UPDATES TO THE SECOND EDITION
15.6 Civil Litigation Arising from Ransomware Incidents
Lawsuits by Business Customers. POC USA LLC v. Expeditors International of Washington Inc., no. 2:23-cv-01816 (W.D. Wa. Apr. 11, 2024) illustrates the potential for B2B litigation arising out of a ransomware incident. Plaintiff entered into a contract with defendant to warehouse and distribute plaintiff’s products. When defendant suffered a ransomware attack, it allegedly refused to pay and instead shut down most of its operating systems. According to the complaint, defendant did not provide services to plaintiff for almost 90 days. Plaintiff sued, claiming economic loss from failure to deliver products for those 90 days plus the loss of customers to competitors. At the motions stage, defendant did not challenge plaintiff’s breach of contract claim. On a 12(b)(6) motion, defendant won some and lost some:
Defendant moved to dismiss plaintiff’s breach of implied duty of good faith and fair dealing claim by arguing there was no specific contractual provision obligating it to protect plaintiff from cyber-attacks but only to upkeep shipment management services. “This is obtuse,” said the court. “Defendant chose and operated the computer systems the ransomware breached. Defendant presented itself as having competent security and networks for plaintiff to rely on. … Drawing all inferences in Plaintiff’s favor at this stage, the Court finds Plaintiffs have sufficiently alleged that Defendant breached its implied duty of good faith and fair dealing to upkeep a safe, reliable, and working software system.”

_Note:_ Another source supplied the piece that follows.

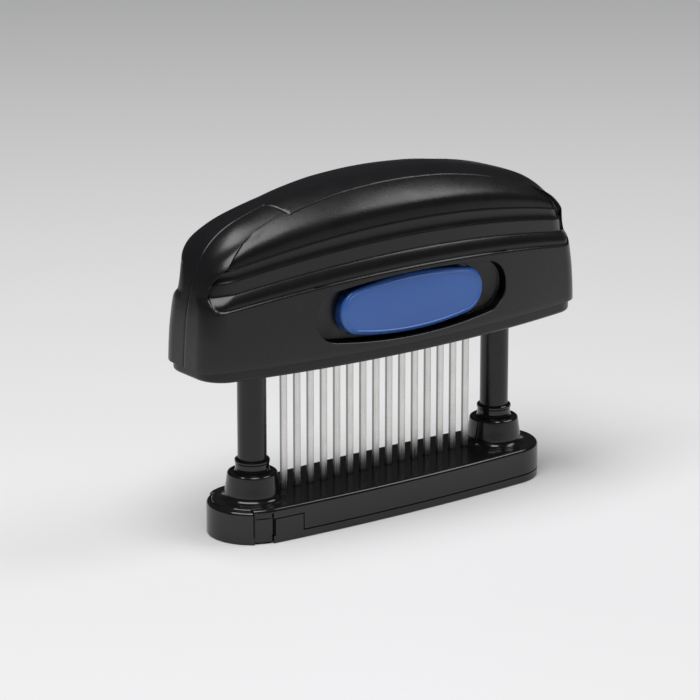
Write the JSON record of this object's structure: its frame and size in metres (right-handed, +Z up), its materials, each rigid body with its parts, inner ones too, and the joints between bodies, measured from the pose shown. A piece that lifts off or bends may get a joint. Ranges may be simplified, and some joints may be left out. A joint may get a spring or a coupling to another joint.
{
  "type": "blade meat tenderizer",
  "caption": "Hand-held blade meat tenderizer: a humped black handle with a blue oval button slides down two sprung columns and drives a row of flat blades through a slotted base.",
  "frame": {"origin": "on the resting surface, under the middle of the foot plate and of the whole tool", "axes": "+Z up along the columns, +X along the tool away from the foot plate's end cap, +Y to the rear, away from the blue button"},
  "size_m": [0.1422, 0.0398, 0.1066],
  "materials": {
    "gloss_black": "moulded ABS, glossy black",
    "clip_black": "moulded ABS, glossy black",
    "collar_black": "moulded ABS, glossy black",
    "column_black": "satin black acetal tube",
    "handle_black": "moulded ABS, fine grain, semi-matte black",
    "frame_black": "moulded ABS, semi-matte black",
    "bush_acetal": "natural acetal",
    "seat_nylon": "natural nylon",
    "carrier_plastic": "dark grey moulded plastic",
    "blade_steel": "satin stainless steel",
    "screw_steel": "zinc-plated steel",
    "spring_steel": "stainless spring wire",
    "plate_steel": "stamped stainless sheet",
    "button_blue": "moulded blue plastic"
  },
  "bodies": {
    "foot": {"foot_plate": "gloss_black"},
    "base": {"base_body": "gloss_black", "column_left": "column_black", "column_right": "column_black", "collar_left": "collar_black", "collar_right": "collar_black", "column_screws": "screw_steel", "main_spring_left": "spring_steel", "main_spring_right": "spring_steel"},
    "handle": {"handle_front_shell": "handle_black", "handle_rear_shell": "handle_black", "handle_frame": "frame_black", "guide_bush_left": "bush_acetal", "guide_bush_right": "bush_acetal", "spring_seat_left": "seat_nylon", "spring_seat_right": "seat_nylon", "blade_carrier_front": "carrier_plastic", "blade_carrier_rear": "carrier_plastic", "blade_01": "blade_steel", "blade_02": "blade_steel", "blade_03": "blade_steel", "blade_04": "blade_steel", "blade_05": "blade_steel", "blade_06": "blade_steel", "blade_07": "blade_steel", "blade_08": "blade_steel", "blade_09": "blade_steel", "blade_10": "blade_steel", "blade_11": "blade_steel", "blade_12": "blade_steel", "blade_13": "blade_steel", "blade_14": "blade_steel", "blade_15": "blade_steel", "shell_screws": "screw_steel", "frame_screws": "screw_steel"},
    "release": {"release_button": "button_blue", "column_lock_plate": "plate_steel", "button_spring": "spring_steel"},
    "clip_front_finger": {"clip_front": "clip_black"},
    "clip_rear_finger": {"clip_rear": "clip_black"}
  },
  "joints": [
    {"name": "base_lift", "type": "slide", "parent": "foot", "child": "base", "axis": [0, 0, 1], "range_m": [0, 0.012]},
    {"name": "handle_press", "type": "slide", "parent": "base", "child": "handle", "axis": [0, 0, -1], "range_m": [0, 0.0295], "stiffness_N_per_m": 700, "springref_m": -0.0115, "deforming": ["main_spring_left", "main_spring_right"]},
    {"name": "button_press", "type": "slide", "parent": "handle", "child": "release", "axis": [0, 1, 0], "range_m": [0, 0.0018], "stiffness_N_per_m": 800, "springref_m": -0.001, "deforming": ["button_spring"]},
    {"name": "clip_front_press", "type": "slide", "parent": "base", "child": "clip_front_finger", "axis": [0.3453, 0.9385, 0], "range_m": [0, 0.0009], "stiffness_N_per_m": 2000, "springref_m": -0.0005},
    {"name": "clip_rear_press", "type": "slide", "parent": "base", "child": "clip_rear_finger", "axis": [0.3453, -0.9385, 0], "range_m": [0, 0.0009], "stiffness_N_per_m": 2000, "springref_m": -0.0005}
  ]
}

On the other hand, the court dismissed claims of negligence and gross negligence, because they were duplicative of plaintiff’s contractual arguments and because there were only allegations, at most, of omissions or nonfeasance and no allegation of misfeasance that might have create a special relationship or an enhanced duty of care under Washington state law.
The court also dismissed a bailment claim, finding that defendant is not a professional bailee. The court also concluded that plaintiff’s bailment claim was duplicative of other claims. Any bailee/bailor relationship between the parties was created by the parties’ contract, the terms of which governed any bailment duties here over the common law bailment duties and principles.
The court declined to dismiss a claim under the Washington Consumer Protection Act (WCPA), citing multiple cases holding that a failure to employ adequate data security measures that result in harm to customers is sufficient to constitute an “unfair” act under the WCPA.
Finally, the court concluded that plaintiff had sufficiently alleged a claim for unjust enrichment, as an alternative to its express breach of contract claim. (The defendant hurt itself here by arguing that the contract did not cover security; if that turned out to be the case, the court reasoned, then unjust enrichment was available.)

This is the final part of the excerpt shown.